ROWS ::
────

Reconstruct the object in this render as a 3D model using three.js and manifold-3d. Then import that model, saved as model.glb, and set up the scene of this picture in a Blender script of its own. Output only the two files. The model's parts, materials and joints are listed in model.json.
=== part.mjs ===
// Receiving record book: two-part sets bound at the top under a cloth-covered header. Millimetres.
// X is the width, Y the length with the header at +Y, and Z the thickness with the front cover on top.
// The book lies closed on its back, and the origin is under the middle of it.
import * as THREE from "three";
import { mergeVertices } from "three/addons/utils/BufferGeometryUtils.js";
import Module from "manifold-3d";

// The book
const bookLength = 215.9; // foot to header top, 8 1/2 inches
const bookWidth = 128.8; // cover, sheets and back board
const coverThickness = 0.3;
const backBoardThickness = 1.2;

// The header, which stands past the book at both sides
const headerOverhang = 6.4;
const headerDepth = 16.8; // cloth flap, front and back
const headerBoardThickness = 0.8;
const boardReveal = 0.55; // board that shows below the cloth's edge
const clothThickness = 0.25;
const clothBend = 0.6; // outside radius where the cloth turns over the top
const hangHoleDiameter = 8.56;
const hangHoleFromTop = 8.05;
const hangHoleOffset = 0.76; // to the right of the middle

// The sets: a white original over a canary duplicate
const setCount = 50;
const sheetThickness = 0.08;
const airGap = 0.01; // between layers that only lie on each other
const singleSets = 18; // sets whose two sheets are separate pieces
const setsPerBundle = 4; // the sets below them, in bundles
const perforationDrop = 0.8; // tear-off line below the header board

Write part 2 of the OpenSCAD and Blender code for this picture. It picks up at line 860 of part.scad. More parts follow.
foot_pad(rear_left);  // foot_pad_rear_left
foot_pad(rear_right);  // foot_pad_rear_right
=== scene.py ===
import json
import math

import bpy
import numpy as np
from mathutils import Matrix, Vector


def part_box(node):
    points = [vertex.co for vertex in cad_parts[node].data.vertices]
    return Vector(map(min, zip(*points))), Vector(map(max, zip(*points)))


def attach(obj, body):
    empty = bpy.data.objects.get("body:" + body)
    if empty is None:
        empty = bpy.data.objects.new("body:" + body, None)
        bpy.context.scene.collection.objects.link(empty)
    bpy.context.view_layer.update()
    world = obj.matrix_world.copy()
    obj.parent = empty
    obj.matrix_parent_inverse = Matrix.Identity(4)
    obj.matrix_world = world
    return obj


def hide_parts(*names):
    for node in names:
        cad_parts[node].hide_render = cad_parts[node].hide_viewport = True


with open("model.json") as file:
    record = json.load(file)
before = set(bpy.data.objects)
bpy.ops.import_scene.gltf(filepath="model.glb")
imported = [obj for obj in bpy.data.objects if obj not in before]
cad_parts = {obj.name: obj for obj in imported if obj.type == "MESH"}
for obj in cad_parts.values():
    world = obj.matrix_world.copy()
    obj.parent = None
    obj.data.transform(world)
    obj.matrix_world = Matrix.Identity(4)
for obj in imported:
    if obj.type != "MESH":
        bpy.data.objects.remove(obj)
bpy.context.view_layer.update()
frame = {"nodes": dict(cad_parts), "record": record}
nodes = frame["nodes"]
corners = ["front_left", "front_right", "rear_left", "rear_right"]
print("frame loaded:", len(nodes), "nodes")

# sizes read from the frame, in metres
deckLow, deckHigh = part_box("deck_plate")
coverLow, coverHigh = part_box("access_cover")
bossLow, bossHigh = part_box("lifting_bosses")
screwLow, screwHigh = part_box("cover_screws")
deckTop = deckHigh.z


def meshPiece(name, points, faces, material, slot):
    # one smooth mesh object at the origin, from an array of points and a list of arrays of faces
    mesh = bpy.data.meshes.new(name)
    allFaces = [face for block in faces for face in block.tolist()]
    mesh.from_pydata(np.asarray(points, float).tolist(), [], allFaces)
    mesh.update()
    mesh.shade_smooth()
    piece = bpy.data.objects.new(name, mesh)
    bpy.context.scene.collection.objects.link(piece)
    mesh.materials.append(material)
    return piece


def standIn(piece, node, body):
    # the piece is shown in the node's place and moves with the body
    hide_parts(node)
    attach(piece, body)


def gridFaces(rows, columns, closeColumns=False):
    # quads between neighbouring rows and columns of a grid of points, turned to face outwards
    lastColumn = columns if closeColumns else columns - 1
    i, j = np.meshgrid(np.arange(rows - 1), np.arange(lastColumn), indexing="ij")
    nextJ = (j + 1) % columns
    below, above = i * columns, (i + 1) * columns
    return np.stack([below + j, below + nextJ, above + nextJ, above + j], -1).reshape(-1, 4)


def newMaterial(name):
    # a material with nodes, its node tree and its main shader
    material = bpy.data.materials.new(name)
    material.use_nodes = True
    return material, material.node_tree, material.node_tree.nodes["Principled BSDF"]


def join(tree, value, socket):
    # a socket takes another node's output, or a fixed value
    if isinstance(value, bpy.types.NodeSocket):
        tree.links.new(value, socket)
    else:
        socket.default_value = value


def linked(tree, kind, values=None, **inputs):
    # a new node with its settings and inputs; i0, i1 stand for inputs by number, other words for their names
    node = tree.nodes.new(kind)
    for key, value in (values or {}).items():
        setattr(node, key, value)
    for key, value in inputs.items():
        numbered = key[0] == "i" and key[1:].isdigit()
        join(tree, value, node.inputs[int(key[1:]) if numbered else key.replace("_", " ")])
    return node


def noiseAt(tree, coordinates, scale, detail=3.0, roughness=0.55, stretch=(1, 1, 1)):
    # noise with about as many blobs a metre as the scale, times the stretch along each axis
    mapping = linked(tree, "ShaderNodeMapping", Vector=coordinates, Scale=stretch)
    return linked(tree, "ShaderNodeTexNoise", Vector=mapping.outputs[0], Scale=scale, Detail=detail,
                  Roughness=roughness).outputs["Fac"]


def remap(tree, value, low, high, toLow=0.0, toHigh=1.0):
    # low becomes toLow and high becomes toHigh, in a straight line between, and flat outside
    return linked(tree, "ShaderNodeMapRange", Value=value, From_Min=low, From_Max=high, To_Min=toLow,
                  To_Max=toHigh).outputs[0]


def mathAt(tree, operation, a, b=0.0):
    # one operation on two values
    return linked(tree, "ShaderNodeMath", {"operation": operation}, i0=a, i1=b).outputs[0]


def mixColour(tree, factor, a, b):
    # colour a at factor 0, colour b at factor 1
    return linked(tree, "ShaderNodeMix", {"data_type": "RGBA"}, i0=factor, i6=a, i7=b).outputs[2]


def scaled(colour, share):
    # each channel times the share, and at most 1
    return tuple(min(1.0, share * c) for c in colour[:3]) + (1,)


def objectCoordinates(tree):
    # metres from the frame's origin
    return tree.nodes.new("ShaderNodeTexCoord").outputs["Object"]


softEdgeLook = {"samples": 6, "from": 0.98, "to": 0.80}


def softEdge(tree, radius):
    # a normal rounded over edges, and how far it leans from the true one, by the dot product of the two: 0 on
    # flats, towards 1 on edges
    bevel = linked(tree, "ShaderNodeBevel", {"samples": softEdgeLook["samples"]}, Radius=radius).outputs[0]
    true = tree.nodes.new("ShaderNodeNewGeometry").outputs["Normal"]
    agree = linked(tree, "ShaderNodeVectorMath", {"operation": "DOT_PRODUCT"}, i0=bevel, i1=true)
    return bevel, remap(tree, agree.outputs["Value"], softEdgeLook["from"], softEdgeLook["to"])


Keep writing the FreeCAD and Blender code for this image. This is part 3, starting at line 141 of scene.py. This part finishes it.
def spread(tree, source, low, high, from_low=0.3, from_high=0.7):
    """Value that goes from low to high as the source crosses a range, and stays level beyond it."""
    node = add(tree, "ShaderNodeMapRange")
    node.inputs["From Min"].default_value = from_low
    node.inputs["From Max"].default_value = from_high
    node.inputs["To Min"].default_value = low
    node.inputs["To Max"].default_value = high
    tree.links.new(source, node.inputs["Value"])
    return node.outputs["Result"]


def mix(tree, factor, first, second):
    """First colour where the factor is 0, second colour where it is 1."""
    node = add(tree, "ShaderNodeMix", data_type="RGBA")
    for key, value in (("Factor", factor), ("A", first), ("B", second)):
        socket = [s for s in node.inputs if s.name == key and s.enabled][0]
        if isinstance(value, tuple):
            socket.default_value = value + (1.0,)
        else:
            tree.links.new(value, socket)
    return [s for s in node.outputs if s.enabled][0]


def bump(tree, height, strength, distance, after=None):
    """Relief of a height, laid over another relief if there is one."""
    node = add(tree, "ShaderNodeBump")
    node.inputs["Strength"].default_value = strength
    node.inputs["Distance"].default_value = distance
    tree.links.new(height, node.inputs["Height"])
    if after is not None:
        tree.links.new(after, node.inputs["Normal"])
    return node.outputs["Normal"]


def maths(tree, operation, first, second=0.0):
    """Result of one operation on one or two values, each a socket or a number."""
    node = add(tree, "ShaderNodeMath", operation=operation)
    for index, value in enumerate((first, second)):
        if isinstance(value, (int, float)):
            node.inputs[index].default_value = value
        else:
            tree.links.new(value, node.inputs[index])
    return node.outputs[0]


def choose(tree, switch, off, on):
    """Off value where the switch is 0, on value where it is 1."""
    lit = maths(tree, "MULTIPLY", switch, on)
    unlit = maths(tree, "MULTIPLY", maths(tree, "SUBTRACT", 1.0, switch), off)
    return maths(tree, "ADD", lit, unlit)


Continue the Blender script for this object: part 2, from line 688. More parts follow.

────

THE TASK :: Transcribe the lines above from the one with "Write part 2" through the one with "imported = [obj". Include both ends and leave out every other line.

CORRECT RESPONSE ::
Write part 2 of the OpenSCAD and Blender code for this picture. It picks up at line 860 of part.scad. More parts follow.
foot_pad(rear_left);  // foot_pad_rear_left
foot_pad(rear_right);  // foot_pad_rear_right
=== scene.py ===
import json
import math

import bpy
import numpy as np
from mathutils import Matrix, Vector


def part_box(node):
    points = [vertex.co for vertex in cad_parts[node].data.vertices]
    return Vector(map(min, zip(*points))), Vector(map(max, zip(*points)))


def attach(obj, body):
    empty = bpy.data.objects.get("body:" + body)
    if empty is None:
        empty = bpy.data.objects.new("body:" + body, None)
        bpy.context.scene.collection.objects.link(empty)
    bpy.context.view_layer.update()
    world = obj.matrix_world.copy()
    obj.parent = empty
    obj.matrix_parent_inverse = Matrix.Identity(4)
    obj.matrix_world = world
    return obj


def hide_parts(*names):
    for node in names:
        cad_parts[node].hide_render = cad_parts[node].hide_viewport = True


with open("model.json") as file:
    record = json.load(file)
before = set(bpy.data.objects)
bpy.ops.import_scene.gltf(filepath="model.glb")
imported = [obj for obj in bpy.data.objects if obj not in before]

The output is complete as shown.